> **WORK TO COMPLETE**
Print the entire listing. Each line must match the original exactly.

> **ENTRIES**
+===+
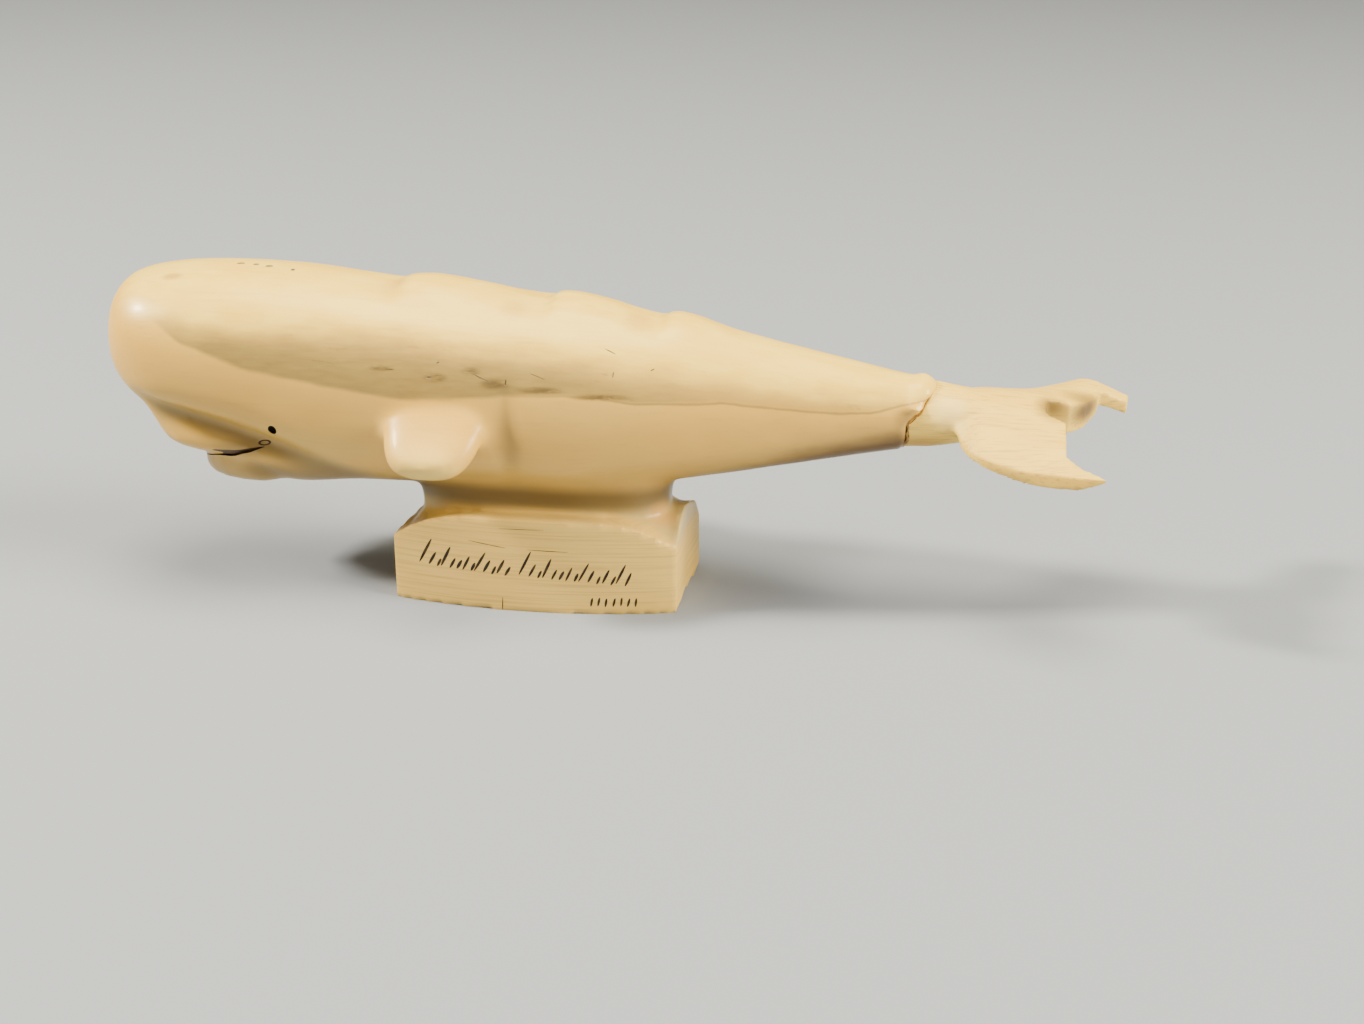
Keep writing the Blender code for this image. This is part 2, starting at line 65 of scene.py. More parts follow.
# The body's underside, the plinth's arched top edge and the crease from nose to fin
UNDERSIDE = (
    (-30.0, 12.6), (-10.0, 12.8), (4.0, 13.2), (14.0, 14.2), (22.0, 15.6), (31.0, 18.3),
    (43.0, 21.0),
)
PLINTH_TOP = (
    (-16.3, 7.6), (-13.0, 9.7), (-9.0, 10.8), (0.0, 11.1), (9.0, 10.8), (13.0, 9.7), (16.3, 7.6),
)
CREASE = (
    (-44.5, 22.8), (-41.8, 21.8), (-36.8, 20.2), (-31.7, 18.6), (-25.9, 16.9), (-18.3, 14.6),
    (-12.0, 12.9),
)

# The solid's mouth slit and the finer one cut in its place, as (x, z) on the middle plane
MOUTH_LINE = (
    (-43.0, 14.05), (-40.7, 14.05), (-37.0, 14.15), (-34.5, 13.8), (-32.8, 13.6),
    (-31.3, 13.95), (-30.0, 14.6),
)
SLIT_LINE = (
    (-43.0, 14.1), (-40.7, 14.1), (-37.0, 14.2), (-34.5, 14.0), (-33.0, 13.95),
    (-31.5, 14.2), (-30.3, 14.7), (-29.8, 15.1),
)
# Both rise with the square of y
MOUTH_WRAP = 0.0563
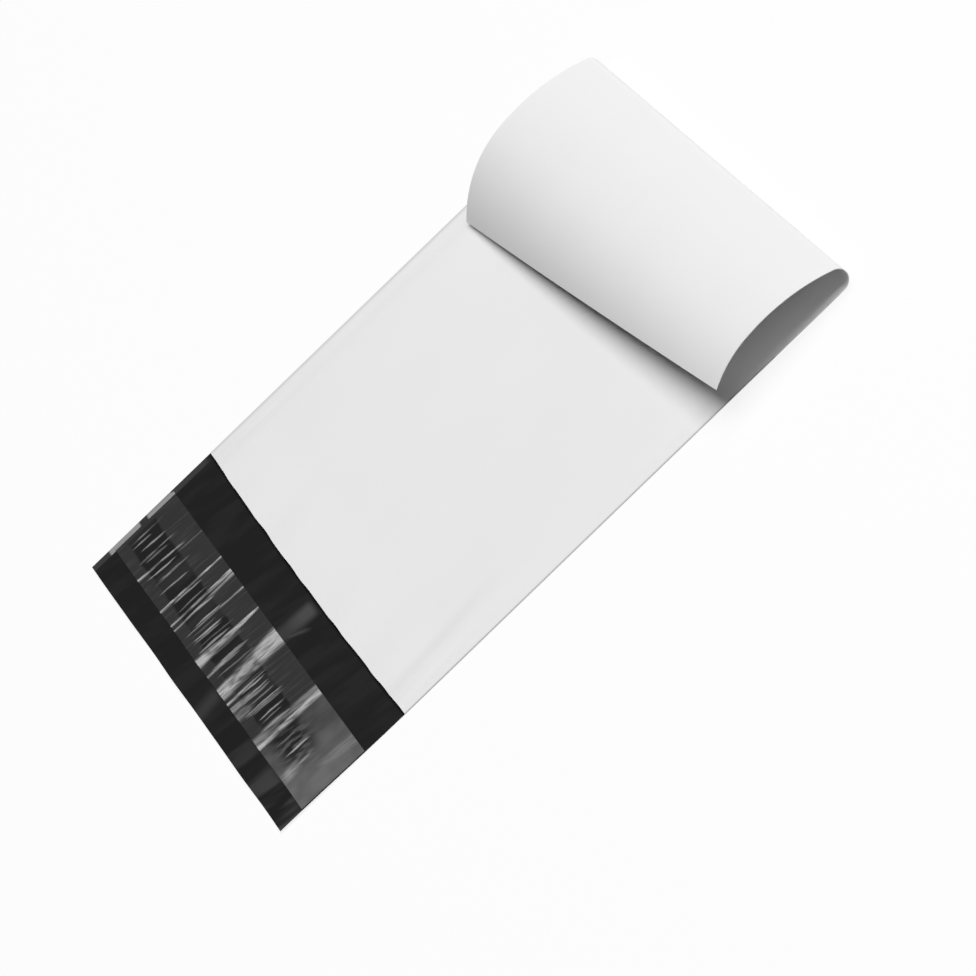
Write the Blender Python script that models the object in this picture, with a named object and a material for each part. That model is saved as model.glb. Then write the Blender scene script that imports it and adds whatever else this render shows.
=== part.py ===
+===+
> **EXERCISE RESPONSE**
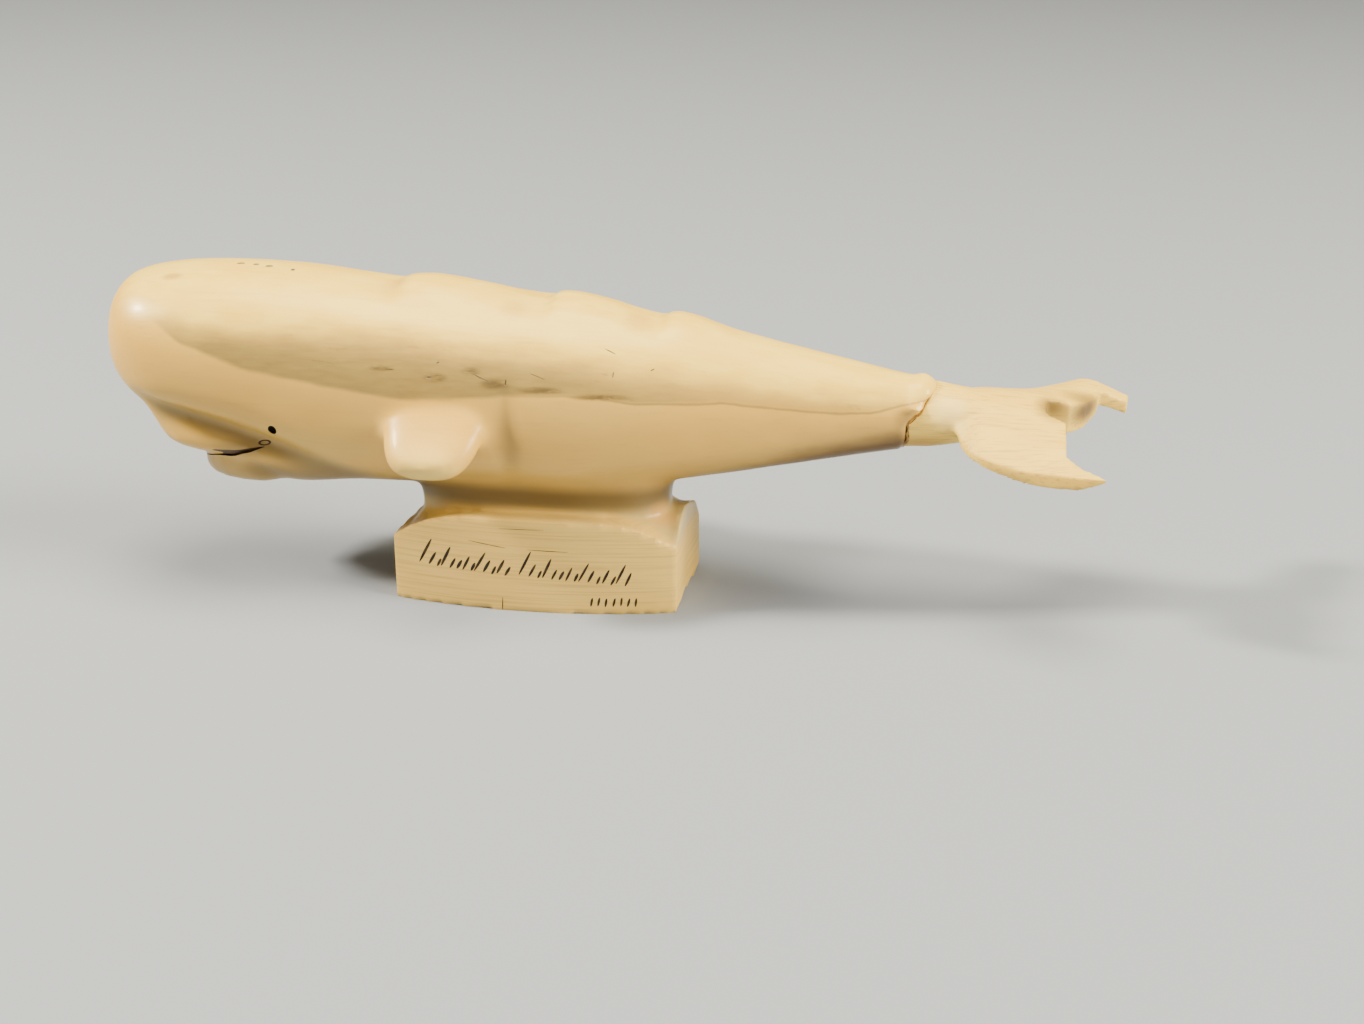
Keep writing the Blender code for this image. This is part 2, starting at line 65 of scene.py. More parts follow.
# The body's underside, the plinth's arched top edge and the crease from nose to fin
UNDERSIDE = (
    (-30.0, 12.6), (-10.0, 12.8), (4.0, 13.2), (14.0, 14.2), (22.0, 15.6), (31.0, 18.3),
    (43.0, 21.0),
)
PLINTH_TOP = (
    (-16.3, 7.6), (-13.0, 9.7), (-9.0, 10.8), (0.0, 11.1), (9.0, 10.8), (13.0, 9.7), (16.3, 7.6),
)
CREASE = (
    (-44.5, 22.8), (-41.8, 21.8), (-36.8, 20.2), (-31.7, 18.6), (-25.9, 16.9), (-18.3, 14.6),
    (-12.0, 12.9),
)

# The solid's mouth slit and the finer one cut in its place, as (x, z) on the middle plane
MOUTH_LINE = (
    (-43.0, 14.05), (-40.7, 14.05), (-37.0, 14.15), (-34.5, 13.8), (-32.8, 13.6),
    (-31.3, 13.95), (-30.0, 14.6),
)
SLIT_LINE = (
    (-43.0, 14.1), (-40.7, 14.1), (-37.0, 14.2), (-34.5, 14.0), (-33.0, 13.95),
    (-31.5, 14.2), (-30.3, 14.7), (-29.8, 15.1),
)
# Both rise with the square of y
MOUTH_WRAP = 0.0563
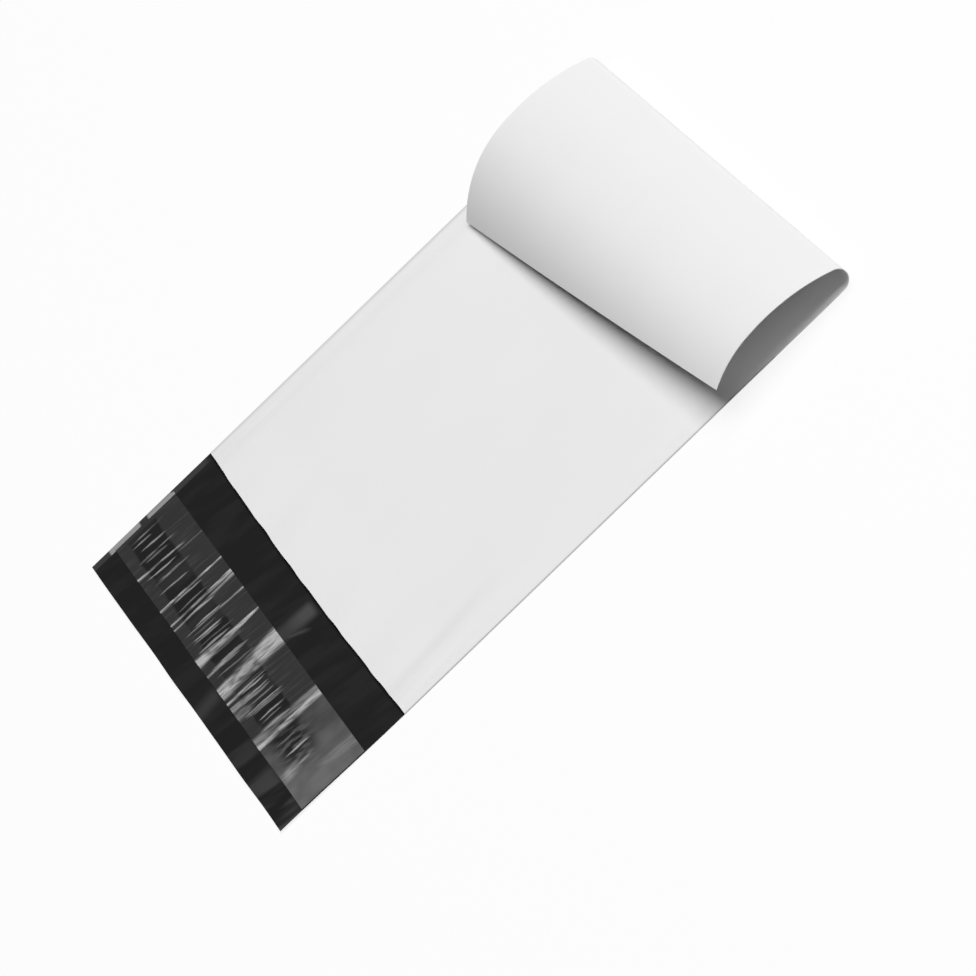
Write the Blender Python script that models the object in this picture, with a named object and a material for each part. That model is saved as model.glb. Then write the Blender scene script that imports it and adds whatever else this render shows.
=== part.py ===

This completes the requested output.